Raw data:

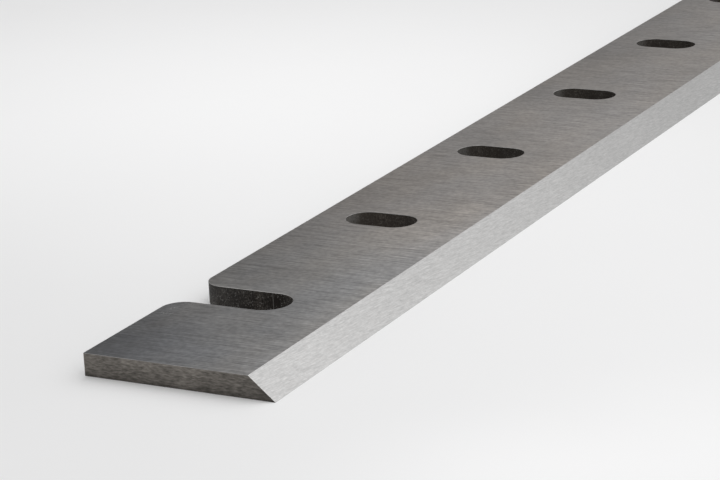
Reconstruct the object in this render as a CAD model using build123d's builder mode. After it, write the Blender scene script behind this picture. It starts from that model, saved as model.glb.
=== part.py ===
import os
from math import radians, tan

from build123d import *

# Slotted planer knife, ground all over from one flat bar of tool steel. It lies on its
# wider face: X runs across it from the square back to the cutting edge, Y runs along it
# and Z is up. The origin is the middle of the rectangle that its underside fills.
# Lengths are in millimetres and angles in degrees.

# The ground bar
thickness = 10.0
width = 89.0  # across the underside, from the back to the cutting edge
bevel_angle = 40.0  # between the underside and the bevel that makes the cutting edge

# The bolt slots, which lie across the knife so that it can be set forward as it wears
slot_count = 7  # the first and the last are open through the back, the others are closed
slot_pitch = 123.0
end_margin = 82.5  # from each end of the knife to the middle of the slot nearest to it
closed_slot_width = 20.0  # clears an 18 mm bolt
closed_slot_length = 35.0  # end to end
closed_slot_reach = 50.0  # from the back to the deepest point of a closed slot
open_slot_width = 22.5
open_slot_reach = 51.0
mouth_radius = 10.0  # rounding of the two corners where an open slot meets the back

# The broken edges: all of them but the cutting edge and those that bound the bevel
edge_break = 0.15

# Sizes that follow from those above
knife_length = 2 * end_margin + (slot_count - 1) * slot_pitch
bevel_run = thickness / tan(radians(bevel_angle))
back_x = -width / 2
cutting_edge_x = width / 2
bevel_top_x = cutting_edge_x - bevel_run
closed_slot_x = back_x + closed_slot_reach
open_slot_x = back_x + open_slot_reach
end_slot_y = knife_length / 2 - end_margin
open_slot_length = open_slot_reach + open_slot_width  # runs out past the back by the slot's width

with BuildPart() as planer_knife:
    # Bar with its bevel: the section, drawn looking along the knife, and its length
    with BuildSketch(Plane.XZ) as section:
        with BuildLine():
            Polyline(
                (back_x, 0),
                (cutting_edge_x, 0),
                (bevel_top_x, thickness),
                (back_x, thickness),
                close=True,
            )
        make_face()
    extrude(amount=knife_length / 2, both=True)

    # Closed slots, between the two open ones
    with BuildSketch(Plane.XY) as closed_slots:
        with Locations((closed_slot_x, 0)):
            with GridLocations(0, slot_pitch, 1, slot_count - 2):
                SlotOverall(closed_slot_length, closed_slot_width, align=(Align.MAX, Align.CENTER))
    extrude(amount=thickness, mode=Mode.SUBTRACT)

    # Open slots, one near each end
    with BuildSketch(Plane.XY) as open_slots:
        with Locations((open_slot_x, end_slot_y), (open_slot_x, -end_slot_y)):
            SlotOverall(open_slot_length, open_slot_width, align=(Align.MAX, Align.CENTER))
    extrude(amount=thickness, mode=Mode.SUBTRACT)

    # Rounded mouths: the upright edges on the back, without the knife's own two corners
    back_uprights = planer_knife.edges().filter_by(Axis.Z).group_by(Axis.X)[0]
    fillet(back_uprights.sort_by(Axis.Y)[1:-1], mouth_radius)

    # Broken edges: the rims of both flat faces, without the cutting edge or the bevel's top
    top_rim = planer_knife.faces().sort_by(Axis.Z)[-1].edges()
    underside_rim = planer_knife.faces().sort_by(Axis.Z)[0].edges()
    broken = top_rim.sort_by(Axis.X)[:-1] + underside_rim.sort_by(Axis.X)[:-1]
    chamfer(broken, edge_break)

planer_knife.part.label = "planer_knife"

os.makedirs("parts", exist_ok=True)
export_step(planer_knife.part, "parts/planer_knife.step")
print(f"planer knife {knife_length:g} x {width:g} x {thickness:g} mm, bevel {bevel_run:.2f} mm wide in plan")
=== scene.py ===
import math

import bpy
from mathutils import Matrix, Vector


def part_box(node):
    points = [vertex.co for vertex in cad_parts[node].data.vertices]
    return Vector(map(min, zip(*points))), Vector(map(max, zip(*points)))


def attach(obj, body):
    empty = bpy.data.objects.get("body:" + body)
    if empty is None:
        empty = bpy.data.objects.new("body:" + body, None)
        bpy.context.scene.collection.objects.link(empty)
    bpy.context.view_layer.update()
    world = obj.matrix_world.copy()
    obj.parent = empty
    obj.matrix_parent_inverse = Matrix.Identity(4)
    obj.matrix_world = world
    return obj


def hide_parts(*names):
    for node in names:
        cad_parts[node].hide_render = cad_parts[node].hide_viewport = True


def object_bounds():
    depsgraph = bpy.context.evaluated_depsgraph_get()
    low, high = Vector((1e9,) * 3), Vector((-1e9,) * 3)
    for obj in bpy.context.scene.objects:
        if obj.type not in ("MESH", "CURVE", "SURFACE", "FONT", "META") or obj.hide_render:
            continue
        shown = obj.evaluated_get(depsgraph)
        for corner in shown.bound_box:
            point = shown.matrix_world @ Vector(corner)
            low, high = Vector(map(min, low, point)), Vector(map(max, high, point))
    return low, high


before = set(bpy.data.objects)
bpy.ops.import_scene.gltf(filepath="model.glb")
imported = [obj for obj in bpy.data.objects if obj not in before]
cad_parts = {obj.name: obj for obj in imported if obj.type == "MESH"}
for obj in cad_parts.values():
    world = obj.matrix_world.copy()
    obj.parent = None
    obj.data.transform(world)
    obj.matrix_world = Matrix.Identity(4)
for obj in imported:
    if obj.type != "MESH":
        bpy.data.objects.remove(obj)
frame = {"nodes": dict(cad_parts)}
cadLow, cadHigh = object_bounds()
print("frame loaded:", ", ".join(frame["nodes"]))

mm = 0.001  # the frame is in metres, the places and sizes of the knife below are in millimetres


# helpers for nodes

def addNode(tree, kind, inputs=None, **settings):
    # one node, its settings, then each input as a link or as a plain value
    node = tree.nodes.new(kind)
    for name, value in settings.items():
        setattr(node, name, value)
    for key, value in (inputs or {}).items():
        if isinstance(value, bpy.types.NodeSocket):
            tree.links.new(value, node.inputs[key])
        else:
            node.inputs[key].default_value = value
    return node


def calc(tree, operation, *values):
    return addNode(tree, "ShaderNodeMath", dict(enumerate(values)), operation=operation).outputs[0]


def vectorCalc(tree, operation, *values, output=0):
    node = addNode(tree, "ShaderNodeVectorMath", dict(enumerate(values)), operation=operation)
    return node.outputs[output]


def axes(tree, vector):
    return addNode(tree, "ShaderNodeSeparateXYZ", {0: vector}).outputs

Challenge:
Quote the material exactly, leaving nothing out.

Task solution:
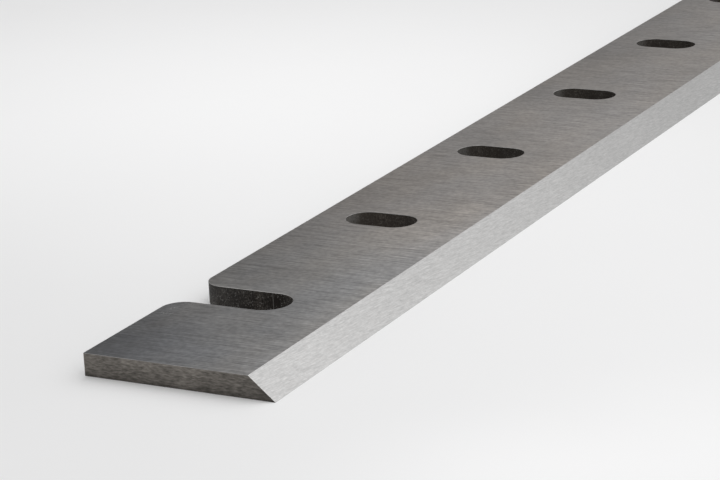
Reconstruct the object in this render as a CAD model using build123d's builder mode. After it, write the Blender scene script behind this picture. It starts from that model, saved as model.glb.
=== part.py ===
import os
from math import radians, tan

from build123d import *

# Slotted planer knife, ground all over from one flat bar of tool steel. It lies on its
# wider face: X runs across it from the square back to the cutting edge, Y runs along it
# and Z is up. The origin is the middle of the rectangle that its underside fills.
# Lengths are in millimetres and angles in degrees.

# The ground bar
thickness = 10.0
width = 89.0  # across the underside, from the back to the cutting edge
bevel_angle = 40.0  # between the underside and the bevel that makes the cutting edge

# The bolt slots, which lie across the knife so that it can be set forward as it wears
slot_count = 7  # the first and the last are open through the back, the others are closed
slot_pitch = 123.0
end_margin = 82.5  # from each end of the knife to the middle of the slot nearest to it
closed_slot_width = 20.0  # clears an 18 mm bolt
closed_slot_length = 35.0  # end to end
closed_slot_reach = 50.0  # from the back to the deepest point of a closed slot
open_slot_width = 22.5
open_slot_reach = 51.0
mouth_radius = 10.0  # rounding of the two corners where an open slot meets the back

# The broken edges: all of them but the cutting edge and those that bound the bevel
edge_break = 0.15

# Sizes that follow from those above
knife_length = 2 * end_margin + (slot_count - 1) * slot_pitch
bevel_run = thickness / tan(radians(bevel_angle))
back_x = -width / 2
cutting_edge_x = width / 2
bevel_top_x = cutting_edge_x - bevel_run
closed_slot_x = back_x + closed_slot_reach
open_slot_x = back_x + open_slot_reach
end_slot_y = knife_length / 2 - end_margin
open_slot_length = open_slot_reach + open_slot_width  # runs out past the back by the slot's width

with BuildPart() as planer_knife:
    # Bar with its bevel: the section, drawn looking along the knife, and its length
    with BuildSketch(Plane.XZ) as section:
        with BuildLine():
            Polyline(
                (back_x, 0),
                (cutting_edge_x, 0),
                (bevel_top_x, thickness),
                (back_x, thickness),
                close=True,
            )
        make_face()
    extrude(amount=knife_length / 2, both=True)

    # Closed slots, between the two open ones
    with BuildSketch(Plane.XY) as closed_slots:
        with Locations((closed_slot_x, 0)):
            with GridLocations(0, slot_pitch, 1, slot_count - 2):
                SlotOverall(closed_slot_length, closed_slot_width, align=(Align.MAX, Align.CENTER))
    extrude(amount=thickness, mode=Mode.SUBTRACT)

    # Open slots, one near each end
    with BuildSketch(Plane.XY) as open_slots:
        with Locations((open_slot_x, end_slot_y), (open_slot_x, -end_slot_y)):
            SlotOverall(open_slot_length, open_slot_width, align=(Align.MAX, Align.CENTER))
    extrude(amount=thickness, mode=Mode.SUBTRACT)

    # Rounded mouths: the upright edges on the back, without the knife's own two corners
    back_uprights = planer_knife.edges().filter_by(Axis.Z).group_by(Axis.X)[0]
    fillet(back_uprights.sort_by(Axis.Y)[1:-1], mouth_radius)

    # Broken edges: the rims of both flat faces, without the cutting edge or the bevel's top
    top_rim = planer_knife.faces().sort_by(Axis.Z)[-1].edges()
    underside_rim = planer_knife.faces().sort_by(Axis.Z)[0].edges()
    broken = top_rim.sort_by(Axis.X)[:-1] + underside_rim.sort_by(Axis.X)[:-1]
    chamfer(broken, edge_break)

planer_knife.part.label = "planer_knife"

os.makedirs("parts", exist_ok=True)
export_step(planer_knife.part, "parts/planer_knife.step")
print(f"planer knife {knife_length:g} x {width:g} x {thickness:g} mm, bevel {bevel_run:.2f} mm wide in plan")
=== scene.py ===
import math

import bpy
from mathutils import Matrix, Vector


def part_box(node):
    points = [vertex.co for vertex in cad_parts[node].data.vertices]
    return Vector(map(min, zip(*points))), Vector(map(max, zip(*points)))


def attach(obj, body):
    empty = bpy.data.objects.get("body:" + body)
    if empty is None:
        empty = bpy.data.objects.new("body:" + body, None)
        bpy.context.scene.collection.objects.link(empty)
    bpy.context.view_layer.update()
    world = obj.matrix_world.copy()
    obj.parent = empty
    obj.matrix_parent_inverse = Matrix.Identity(4)
    obj.matrix_world = world
    return obj


def hide_parts(*names):
    for node in names:
        cad_parts[node].hide_render = cad_parts[node].hide_viewport = True


def object_bounds():
    depsgraph = bpy.context.evaluated_depsgraph_get()
    low, high = Vector((1e9,) * 3), Vector((-1e9,) * 3)
    for obj in bpy.context.scene.objects:
        if obj.type not in ("MESH", "CURVE", "SURFACE", "FONT", "META") or obj.hide_render:
            continue
        shown = obj.evaluated_get(depsgraph)
        for corner in shown.bound_box:
            point = shown.matrix_world @ Vector(corner)
            low, high = Vector(map(min, low, point)), Vector(map(max, high, point))
    return low, high


before = set(bpy.data.objects)
bpy.ops.import_scene.gltf(filepath="model.glb")
imported = [obj for obj in bpy.data.objects if obj not in before]
cad_parts = {obj.name: obj for obj in imported if obj.type == "MESH"}
for obj in cad_parts.values():
    world = obj.matrix_world.copy()
    obj.parent = None
    obj.data.transform(world)
    obj.matrix_world = Matrix.Identity(4)
for obj in imported:
    if obj.type != "MESH":
        bpy.data.objects.remove(obj)
frame = {"nodes": dict(cad_parts)}
cadLow, cadHigh = object_bounds()
print("frame loaded:", ", ".join(frame["nodes"]))

mm = 0.001  # the frame is in metres, the places and sizes of the knife below are in millimetres


# helpers for nodes

def addNode(tree, kind, inputs=None, **settings):
    # one node, its settings, then each input as a link or as a plain value
    node = tree.nodes.new(kind)
    for name, value in settings.items():
        setattr(node, name, value)
    for key, value in (inputs or {}).items():
        if isinstance(value, bpy.types.NodeSocket):
            tree.links.new(value, node.inputs[key])
        else:
            node.inputs[key].default_value = value
    return node


def calc(tree, operation, *values):
    return addNode(tree, "ShaderNodeMath", dict(enumerate(values)), operation=operation).outputs[0]


def vectorCalc(tree, operation, *values, output=0):
    node = addNode(tree, "ShaderNodeVectorMath", dict(enumerate(values)), operation=operation)
    return node.outputs[output]


def axes(tree, vector):
    return addNode(tree, "ShaderNodeSeparateXYZ", {0: vector}).outputs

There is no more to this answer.